Write each line exactly as it stands, from the line containing "shown = obj.evaluated_get(depsgraph)" through the end of the data.

───── DATA BLOCK

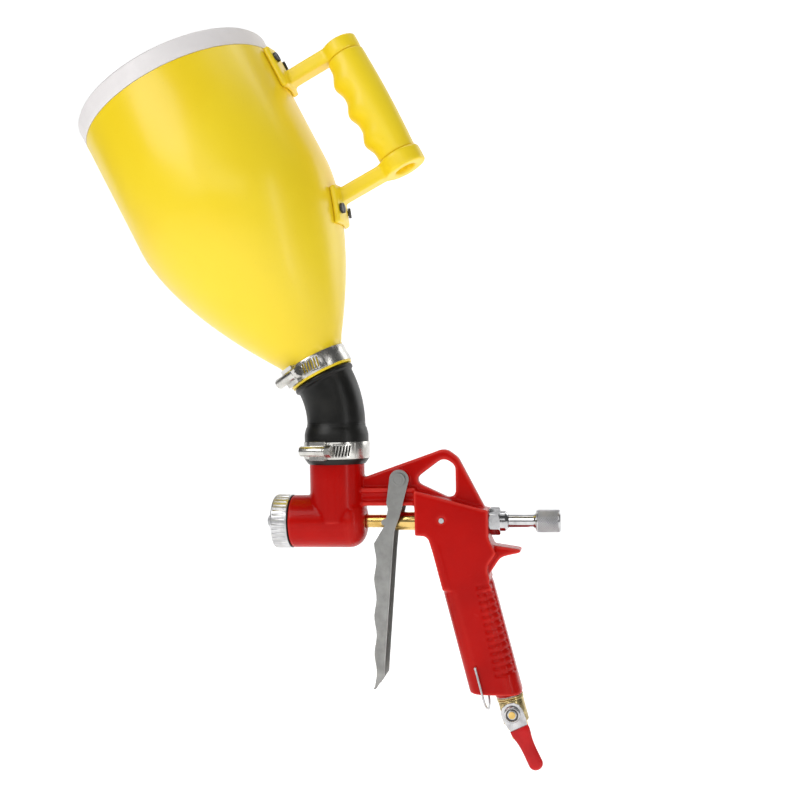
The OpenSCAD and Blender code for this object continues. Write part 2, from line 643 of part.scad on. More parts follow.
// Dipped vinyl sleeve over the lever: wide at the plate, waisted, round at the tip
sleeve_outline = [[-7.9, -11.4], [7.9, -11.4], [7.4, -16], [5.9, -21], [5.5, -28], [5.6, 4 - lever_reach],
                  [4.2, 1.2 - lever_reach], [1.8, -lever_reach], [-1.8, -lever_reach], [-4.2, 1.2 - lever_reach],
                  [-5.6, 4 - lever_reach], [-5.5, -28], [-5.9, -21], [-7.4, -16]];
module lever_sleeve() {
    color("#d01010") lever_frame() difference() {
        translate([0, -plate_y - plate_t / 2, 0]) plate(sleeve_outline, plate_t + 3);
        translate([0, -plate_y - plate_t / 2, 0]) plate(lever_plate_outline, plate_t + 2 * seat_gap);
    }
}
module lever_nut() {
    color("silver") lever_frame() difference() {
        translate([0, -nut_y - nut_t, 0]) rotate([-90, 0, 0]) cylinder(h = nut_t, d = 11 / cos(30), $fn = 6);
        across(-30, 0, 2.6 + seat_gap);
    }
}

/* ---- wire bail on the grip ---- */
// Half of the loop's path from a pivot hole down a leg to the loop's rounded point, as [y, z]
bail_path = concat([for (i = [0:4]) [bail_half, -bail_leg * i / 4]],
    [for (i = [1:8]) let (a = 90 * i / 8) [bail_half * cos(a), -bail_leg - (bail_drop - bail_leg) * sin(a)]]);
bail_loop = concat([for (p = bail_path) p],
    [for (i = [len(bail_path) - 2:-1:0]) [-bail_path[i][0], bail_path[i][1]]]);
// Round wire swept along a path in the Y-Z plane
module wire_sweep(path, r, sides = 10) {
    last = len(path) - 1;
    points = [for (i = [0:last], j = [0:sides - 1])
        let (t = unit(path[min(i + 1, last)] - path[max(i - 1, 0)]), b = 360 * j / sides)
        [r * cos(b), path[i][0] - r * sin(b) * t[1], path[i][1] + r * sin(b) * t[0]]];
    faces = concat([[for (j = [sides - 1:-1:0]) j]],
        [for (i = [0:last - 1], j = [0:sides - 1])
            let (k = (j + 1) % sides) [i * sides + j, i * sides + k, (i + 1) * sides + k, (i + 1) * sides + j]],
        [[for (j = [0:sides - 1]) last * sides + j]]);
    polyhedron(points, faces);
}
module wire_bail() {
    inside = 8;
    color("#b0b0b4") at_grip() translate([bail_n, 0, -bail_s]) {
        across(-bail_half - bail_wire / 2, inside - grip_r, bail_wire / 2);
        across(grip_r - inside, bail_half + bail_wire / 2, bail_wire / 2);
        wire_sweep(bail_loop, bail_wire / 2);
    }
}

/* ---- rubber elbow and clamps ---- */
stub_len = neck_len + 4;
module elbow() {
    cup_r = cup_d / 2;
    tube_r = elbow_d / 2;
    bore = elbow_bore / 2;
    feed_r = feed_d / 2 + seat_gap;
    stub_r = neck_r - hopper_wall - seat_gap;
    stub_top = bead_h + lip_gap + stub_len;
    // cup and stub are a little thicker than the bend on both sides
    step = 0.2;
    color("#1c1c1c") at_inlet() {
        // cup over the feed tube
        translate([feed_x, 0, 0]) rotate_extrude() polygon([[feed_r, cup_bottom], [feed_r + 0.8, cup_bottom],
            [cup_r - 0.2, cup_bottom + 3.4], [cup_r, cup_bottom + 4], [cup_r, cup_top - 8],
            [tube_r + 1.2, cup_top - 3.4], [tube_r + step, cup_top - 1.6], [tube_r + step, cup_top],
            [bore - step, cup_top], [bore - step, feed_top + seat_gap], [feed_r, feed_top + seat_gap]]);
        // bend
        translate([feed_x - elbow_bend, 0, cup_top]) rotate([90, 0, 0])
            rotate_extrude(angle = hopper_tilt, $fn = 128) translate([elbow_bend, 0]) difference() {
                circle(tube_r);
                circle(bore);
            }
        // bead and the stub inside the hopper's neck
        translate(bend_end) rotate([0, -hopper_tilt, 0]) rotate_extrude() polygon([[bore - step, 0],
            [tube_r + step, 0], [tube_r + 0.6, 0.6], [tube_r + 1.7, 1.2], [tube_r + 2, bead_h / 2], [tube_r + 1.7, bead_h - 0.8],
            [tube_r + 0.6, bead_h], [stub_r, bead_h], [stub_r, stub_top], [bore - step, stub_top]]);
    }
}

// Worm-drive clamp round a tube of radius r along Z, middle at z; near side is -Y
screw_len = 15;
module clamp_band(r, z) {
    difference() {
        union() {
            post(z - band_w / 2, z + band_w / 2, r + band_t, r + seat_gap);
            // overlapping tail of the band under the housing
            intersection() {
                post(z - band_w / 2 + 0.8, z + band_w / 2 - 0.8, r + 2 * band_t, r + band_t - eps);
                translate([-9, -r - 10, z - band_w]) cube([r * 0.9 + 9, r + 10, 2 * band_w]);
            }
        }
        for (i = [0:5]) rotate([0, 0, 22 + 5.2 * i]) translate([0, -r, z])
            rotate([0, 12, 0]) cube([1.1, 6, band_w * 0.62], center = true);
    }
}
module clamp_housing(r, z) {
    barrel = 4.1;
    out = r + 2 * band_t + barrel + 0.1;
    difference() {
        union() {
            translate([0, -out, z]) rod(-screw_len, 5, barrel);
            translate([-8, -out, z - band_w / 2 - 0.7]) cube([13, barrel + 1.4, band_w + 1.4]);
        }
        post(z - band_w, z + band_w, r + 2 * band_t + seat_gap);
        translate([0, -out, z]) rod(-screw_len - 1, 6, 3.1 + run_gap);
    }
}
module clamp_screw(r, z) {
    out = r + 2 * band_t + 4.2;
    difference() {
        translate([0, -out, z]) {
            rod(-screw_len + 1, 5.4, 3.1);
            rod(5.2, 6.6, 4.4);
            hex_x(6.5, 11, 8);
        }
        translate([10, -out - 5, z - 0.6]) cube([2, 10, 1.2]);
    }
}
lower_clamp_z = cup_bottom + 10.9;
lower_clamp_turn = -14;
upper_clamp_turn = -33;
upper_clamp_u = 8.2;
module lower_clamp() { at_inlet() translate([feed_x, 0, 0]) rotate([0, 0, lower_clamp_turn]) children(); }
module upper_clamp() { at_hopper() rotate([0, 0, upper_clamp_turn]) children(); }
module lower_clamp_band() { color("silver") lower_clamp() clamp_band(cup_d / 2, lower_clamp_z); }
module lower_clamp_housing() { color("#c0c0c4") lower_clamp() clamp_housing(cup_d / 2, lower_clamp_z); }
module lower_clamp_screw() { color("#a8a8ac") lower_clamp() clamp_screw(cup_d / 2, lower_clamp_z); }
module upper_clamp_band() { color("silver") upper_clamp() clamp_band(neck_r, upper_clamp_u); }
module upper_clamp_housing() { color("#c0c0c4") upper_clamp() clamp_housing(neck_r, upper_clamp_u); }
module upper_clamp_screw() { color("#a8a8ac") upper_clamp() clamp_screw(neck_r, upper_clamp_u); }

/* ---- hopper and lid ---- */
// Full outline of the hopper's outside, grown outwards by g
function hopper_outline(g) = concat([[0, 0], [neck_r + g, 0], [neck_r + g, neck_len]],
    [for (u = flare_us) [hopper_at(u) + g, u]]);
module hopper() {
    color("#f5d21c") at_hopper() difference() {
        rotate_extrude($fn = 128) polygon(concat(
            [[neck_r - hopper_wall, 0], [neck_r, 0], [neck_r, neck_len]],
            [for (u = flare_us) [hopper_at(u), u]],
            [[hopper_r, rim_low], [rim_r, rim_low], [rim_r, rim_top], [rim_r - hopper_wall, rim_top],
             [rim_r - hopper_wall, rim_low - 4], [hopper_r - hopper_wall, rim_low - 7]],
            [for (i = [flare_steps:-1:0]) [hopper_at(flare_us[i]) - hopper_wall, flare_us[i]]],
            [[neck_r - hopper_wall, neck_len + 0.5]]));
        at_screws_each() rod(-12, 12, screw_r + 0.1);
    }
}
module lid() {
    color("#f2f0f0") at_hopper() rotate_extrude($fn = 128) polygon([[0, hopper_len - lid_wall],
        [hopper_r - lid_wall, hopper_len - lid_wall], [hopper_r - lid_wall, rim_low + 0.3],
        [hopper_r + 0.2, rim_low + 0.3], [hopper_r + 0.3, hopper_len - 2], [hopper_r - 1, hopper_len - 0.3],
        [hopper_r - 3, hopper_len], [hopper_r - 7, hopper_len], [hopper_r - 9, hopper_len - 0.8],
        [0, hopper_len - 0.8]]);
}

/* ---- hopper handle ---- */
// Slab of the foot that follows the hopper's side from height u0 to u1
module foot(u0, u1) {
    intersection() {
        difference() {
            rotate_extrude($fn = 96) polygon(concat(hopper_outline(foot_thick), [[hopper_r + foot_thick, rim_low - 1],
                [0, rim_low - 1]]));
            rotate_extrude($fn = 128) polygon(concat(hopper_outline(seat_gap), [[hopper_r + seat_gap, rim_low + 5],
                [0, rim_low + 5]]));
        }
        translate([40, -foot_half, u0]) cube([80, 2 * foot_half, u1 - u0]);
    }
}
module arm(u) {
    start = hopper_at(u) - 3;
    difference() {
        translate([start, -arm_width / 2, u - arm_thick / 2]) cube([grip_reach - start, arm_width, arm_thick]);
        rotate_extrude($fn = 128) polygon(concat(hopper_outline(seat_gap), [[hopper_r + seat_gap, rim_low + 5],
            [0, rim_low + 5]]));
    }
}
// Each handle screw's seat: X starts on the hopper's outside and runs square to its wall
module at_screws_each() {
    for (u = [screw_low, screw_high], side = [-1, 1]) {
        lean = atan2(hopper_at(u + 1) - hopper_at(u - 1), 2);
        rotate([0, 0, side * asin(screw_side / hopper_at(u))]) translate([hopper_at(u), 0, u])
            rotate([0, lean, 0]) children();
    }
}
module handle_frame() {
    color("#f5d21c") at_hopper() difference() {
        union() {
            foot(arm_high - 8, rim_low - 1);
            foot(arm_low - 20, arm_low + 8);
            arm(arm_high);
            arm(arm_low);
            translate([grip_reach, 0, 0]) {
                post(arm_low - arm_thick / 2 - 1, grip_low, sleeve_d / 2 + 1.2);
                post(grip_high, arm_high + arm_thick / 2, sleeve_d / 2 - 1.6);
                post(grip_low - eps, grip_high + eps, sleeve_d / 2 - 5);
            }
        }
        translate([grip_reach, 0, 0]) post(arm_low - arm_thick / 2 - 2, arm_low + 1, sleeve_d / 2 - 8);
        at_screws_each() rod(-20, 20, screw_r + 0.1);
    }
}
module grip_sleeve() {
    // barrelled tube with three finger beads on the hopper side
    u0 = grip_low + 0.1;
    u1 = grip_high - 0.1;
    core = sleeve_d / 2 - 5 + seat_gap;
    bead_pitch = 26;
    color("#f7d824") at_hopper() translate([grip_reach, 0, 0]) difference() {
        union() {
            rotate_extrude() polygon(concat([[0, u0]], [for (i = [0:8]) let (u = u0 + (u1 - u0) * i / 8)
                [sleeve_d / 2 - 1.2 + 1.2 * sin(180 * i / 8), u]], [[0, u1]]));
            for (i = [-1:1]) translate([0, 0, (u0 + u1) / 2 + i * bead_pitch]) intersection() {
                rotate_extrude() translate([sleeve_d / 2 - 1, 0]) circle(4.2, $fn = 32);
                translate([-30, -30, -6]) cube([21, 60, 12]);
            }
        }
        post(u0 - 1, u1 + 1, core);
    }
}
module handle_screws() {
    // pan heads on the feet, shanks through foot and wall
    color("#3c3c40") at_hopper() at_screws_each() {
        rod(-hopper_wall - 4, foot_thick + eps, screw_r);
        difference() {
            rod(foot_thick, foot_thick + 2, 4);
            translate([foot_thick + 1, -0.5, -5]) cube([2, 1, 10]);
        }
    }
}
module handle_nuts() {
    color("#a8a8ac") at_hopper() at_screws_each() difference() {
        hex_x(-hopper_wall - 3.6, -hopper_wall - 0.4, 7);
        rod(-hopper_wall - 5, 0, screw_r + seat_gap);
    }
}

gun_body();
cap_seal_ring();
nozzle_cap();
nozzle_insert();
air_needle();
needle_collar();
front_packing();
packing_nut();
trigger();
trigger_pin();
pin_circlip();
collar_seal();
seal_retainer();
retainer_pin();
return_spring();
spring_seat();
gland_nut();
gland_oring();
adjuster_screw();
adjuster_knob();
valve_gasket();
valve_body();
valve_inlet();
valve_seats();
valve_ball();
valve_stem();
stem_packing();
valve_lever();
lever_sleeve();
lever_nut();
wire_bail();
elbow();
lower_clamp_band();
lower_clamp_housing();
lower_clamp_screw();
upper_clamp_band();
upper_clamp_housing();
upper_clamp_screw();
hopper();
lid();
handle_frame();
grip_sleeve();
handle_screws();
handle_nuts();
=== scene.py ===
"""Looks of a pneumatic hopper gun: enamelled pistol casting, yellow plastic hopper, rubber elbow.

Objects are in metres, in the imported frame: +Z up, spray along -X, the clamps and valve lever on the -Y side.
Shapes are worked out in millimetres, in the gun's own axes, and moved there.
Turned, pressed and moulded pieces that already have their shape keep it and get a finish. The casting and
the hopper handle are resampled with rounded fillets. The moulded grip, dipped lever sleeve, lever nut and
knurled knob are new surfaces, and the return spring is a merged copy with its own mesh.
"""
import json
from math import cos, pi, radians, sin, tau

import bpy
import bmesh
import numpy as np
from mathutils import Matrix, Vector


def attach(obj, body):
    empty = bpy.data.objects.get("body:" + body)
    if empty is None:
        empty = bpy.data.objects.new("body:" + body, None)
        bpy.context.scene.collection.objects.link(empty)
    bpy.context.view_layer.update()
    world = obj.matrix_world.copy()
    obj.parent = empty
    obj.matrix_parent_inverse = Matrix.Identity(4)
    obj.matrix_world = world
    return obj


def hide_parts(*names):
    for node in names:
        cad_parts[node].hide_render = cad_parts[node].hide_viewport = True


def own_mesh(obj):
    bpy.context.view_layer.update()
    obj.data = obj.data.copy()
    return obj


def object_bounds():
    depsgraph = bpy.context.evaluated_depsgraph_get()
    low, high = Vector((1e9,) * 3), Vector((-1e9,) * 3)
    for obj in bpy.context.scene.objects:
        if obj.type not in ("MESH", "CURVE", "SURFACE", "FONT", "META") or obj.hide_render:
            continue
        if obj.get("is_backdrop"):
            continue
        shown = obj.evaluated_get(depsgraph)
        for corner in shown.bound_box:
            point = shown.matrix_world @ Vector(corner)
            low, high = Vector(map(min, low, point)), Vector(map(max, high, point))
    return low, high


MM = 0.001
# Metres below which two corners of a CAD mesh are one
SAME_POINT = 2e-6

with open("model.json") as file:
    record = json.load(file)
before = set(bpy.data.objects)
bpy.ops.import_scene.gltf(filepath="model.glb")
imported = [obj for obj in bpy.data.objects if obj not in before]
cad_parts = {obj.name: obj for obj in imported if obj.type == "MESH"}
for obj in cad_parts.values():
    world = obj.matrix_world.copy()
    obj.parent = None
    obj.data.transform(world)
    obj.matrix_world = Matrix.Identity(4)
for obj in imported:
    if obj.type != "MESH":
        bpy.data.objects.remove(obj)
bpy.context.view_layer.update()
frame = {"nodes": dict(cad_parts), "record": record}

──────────

▶ **TASK ANSWER**
        shown = obj.evaluated_get(depsgraph)
        for corner in shown.bound_box:
            point = shown.matrix_world @ Vector(corner)
            low, high = Vector(map(min, low, point)), Vector(map(max, high, point))
    return low, high


MM = 0.001
# Metres below which two corners of a CAD mesh are one
SAME_POINT = 2e-6

with open("model.json") as file:
    record = json.load(file)
before = set(bpy.data.objects)
bpy.ops.import_scene.gltf(filepath="model.glb")
imported = [obj for obj in bpy.data.objects if obj not in before]
cad_parts = {obj.name: obj for obj in imported if obj.type == "MESH"}
for obj in cad_parts.values():
    world = obj.matrix_world.copy()
    obj.parent = None
    obj.data.transform(world)
    obj.matrix_world = Matrix.Identity(4)
for obj in imported:
    if obj.type != "MESH":
        bpy.data.objects.remove(obj)
bpy.context.view_layer.update()
frame = {"nodes": dict(cad_parts), "record": record}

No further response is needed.